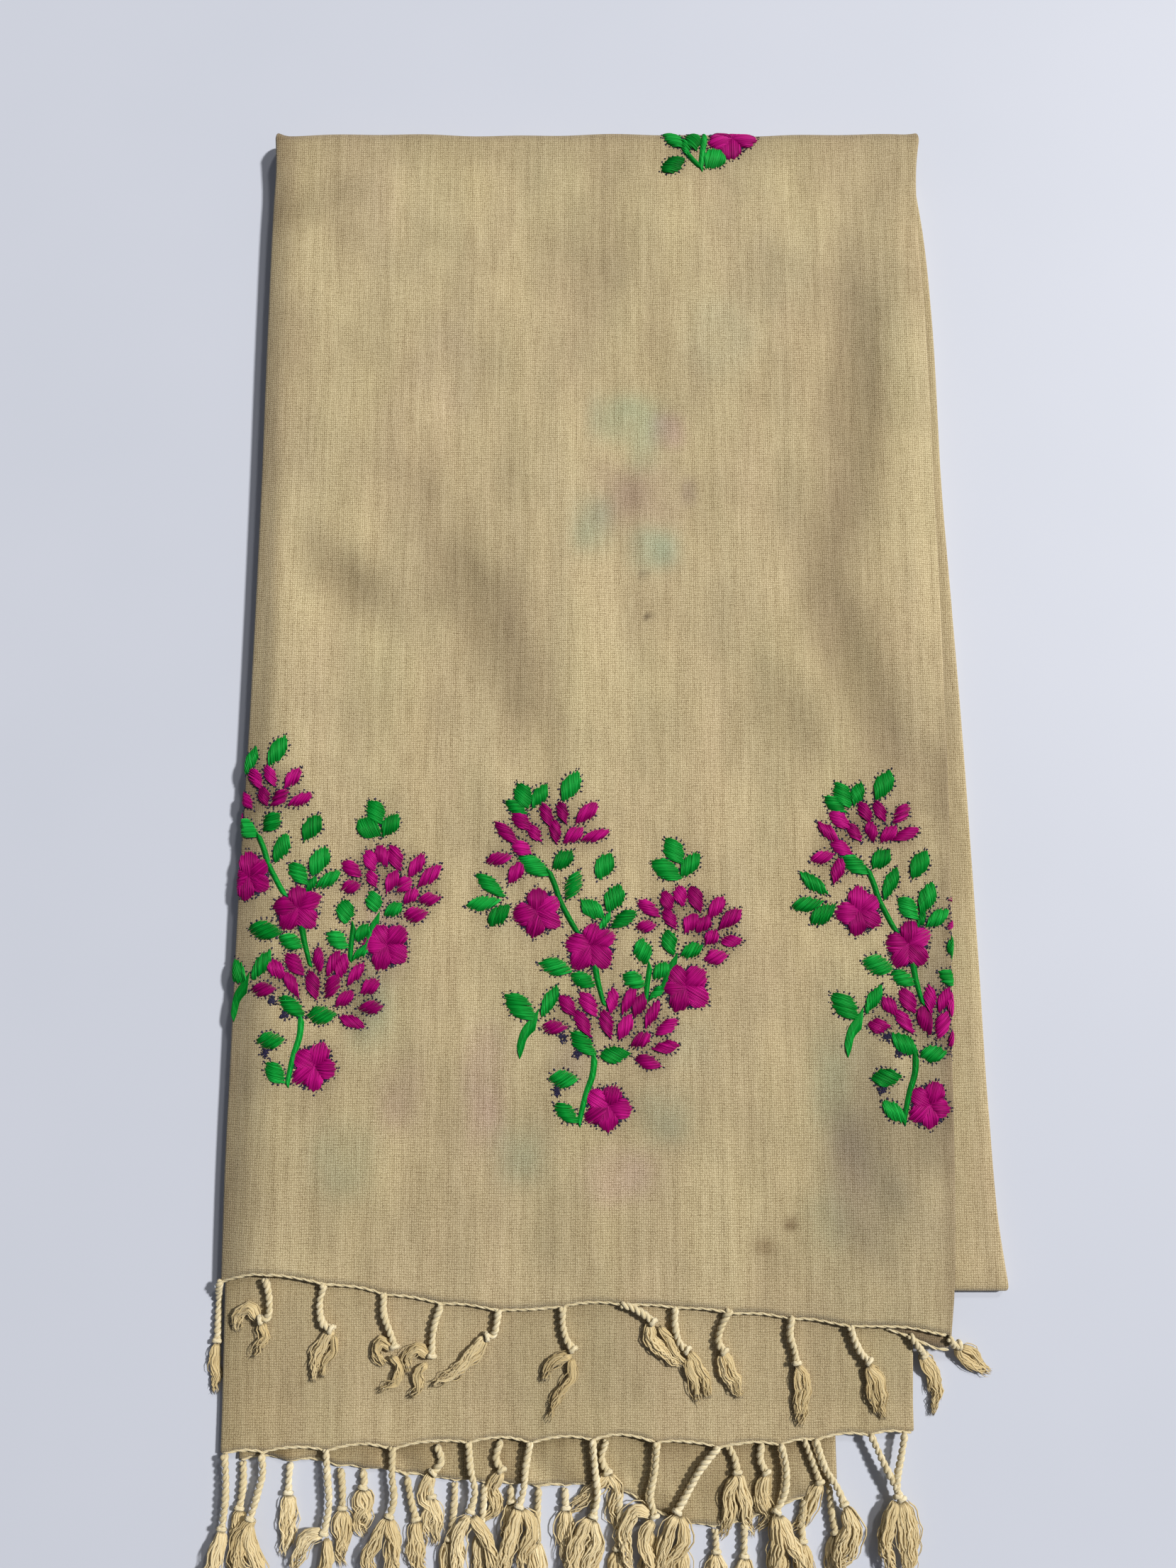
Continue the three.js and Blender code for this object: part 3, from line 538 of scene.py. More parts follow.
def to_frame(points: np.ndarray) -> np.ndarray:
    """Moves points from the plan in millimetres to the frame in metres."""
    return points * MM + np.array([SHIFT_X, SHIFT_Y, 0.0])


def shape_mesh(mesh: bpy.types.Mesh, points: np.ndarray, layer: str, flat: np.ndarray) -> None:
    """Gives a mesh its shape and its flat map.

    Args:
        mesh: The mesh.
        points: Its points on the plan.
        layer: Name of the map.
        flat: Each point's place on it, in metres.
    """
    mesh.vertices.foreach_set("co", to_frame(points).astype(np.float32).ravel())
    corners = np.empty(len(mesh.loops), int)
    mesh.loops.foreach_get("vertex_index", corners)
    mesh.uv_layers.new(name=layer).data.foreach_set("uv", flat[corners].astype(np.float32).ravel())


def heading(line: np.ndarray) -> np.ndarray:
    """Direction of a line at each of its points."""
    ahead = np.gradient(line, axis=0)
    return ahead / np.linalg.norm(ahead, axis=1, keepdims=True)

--

* **Instruction**: Beginning at the first line above, repeat exactly until the line containing "its flat map.", which is included.

* **Response to the task**:
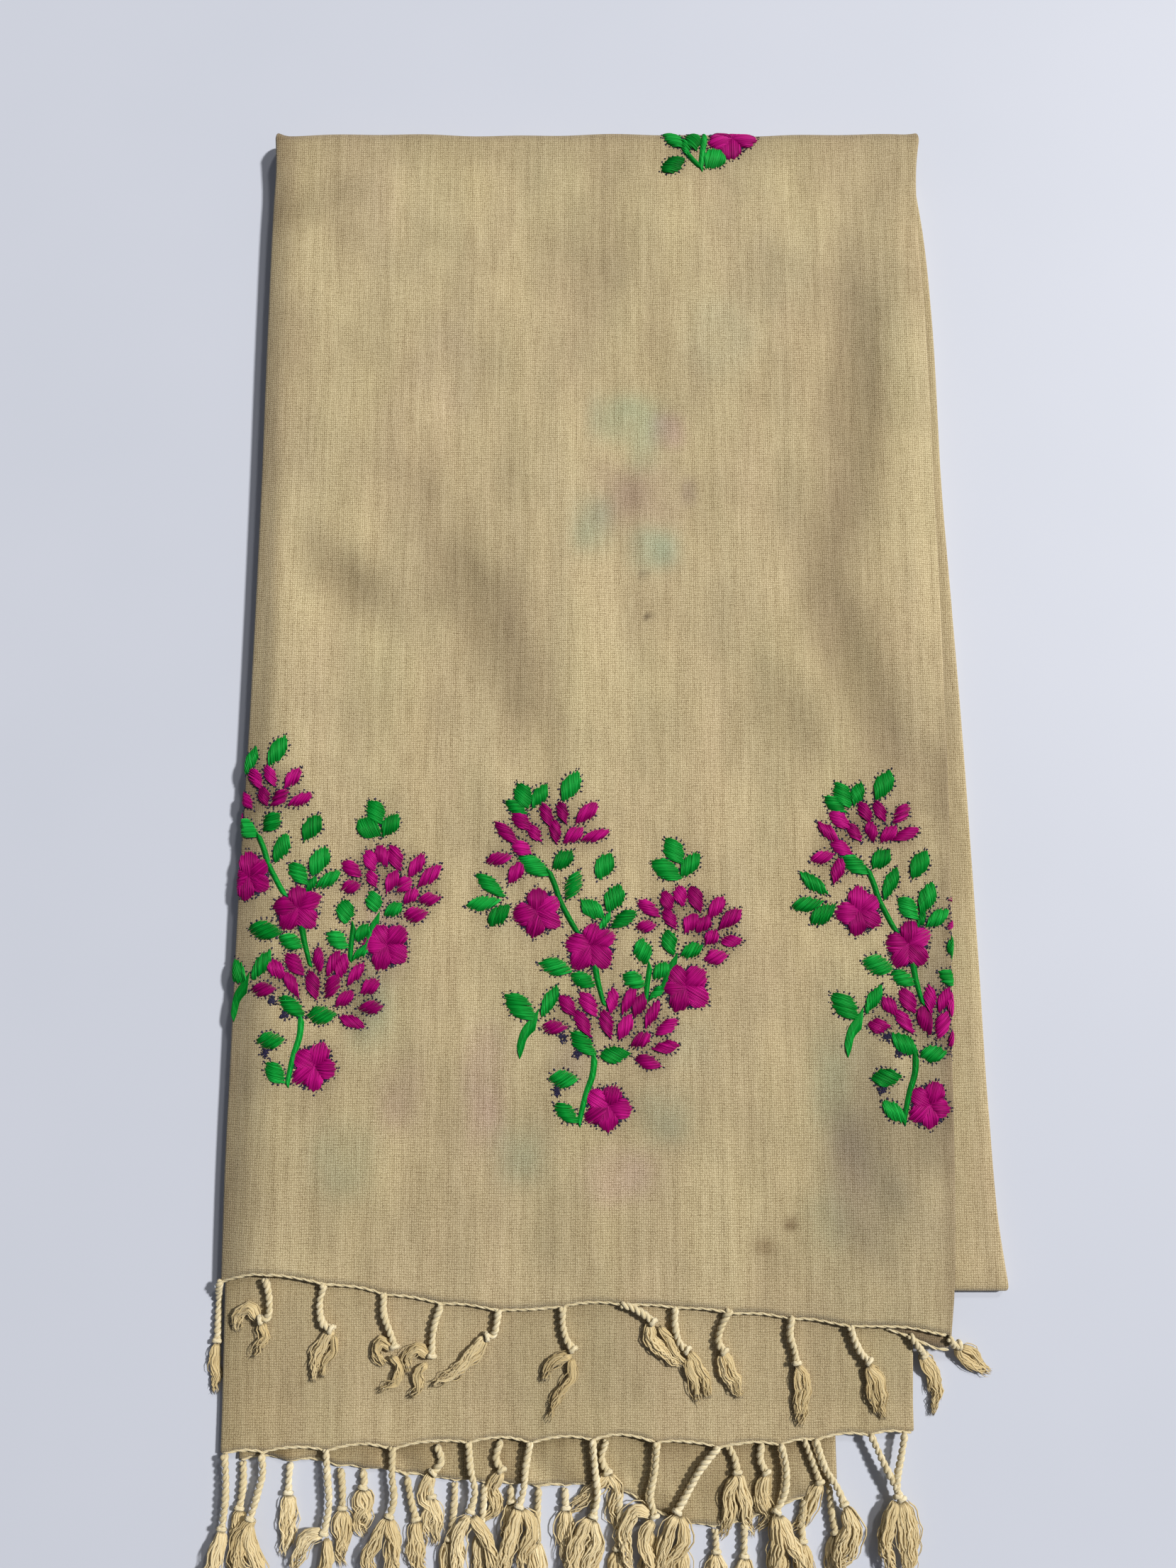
Continue the three.js and Blender code for this object: part 3, from line 538 of scene.py. More parts follow.
def to_frame(points: np.ndarray) -> np.ndarray:
    """Moves points from the plan in millimetres to the frame in metres."""
    return points * MM + np.array([SHIFT_X, SHIFT_Y, 0.0])


def shape_mesh(mesh: bpy.types.Mesh, points: np.ndarray, layer: str, flat: np.ndarray) -> None:
    """Gives a mesh its shape and its flat map.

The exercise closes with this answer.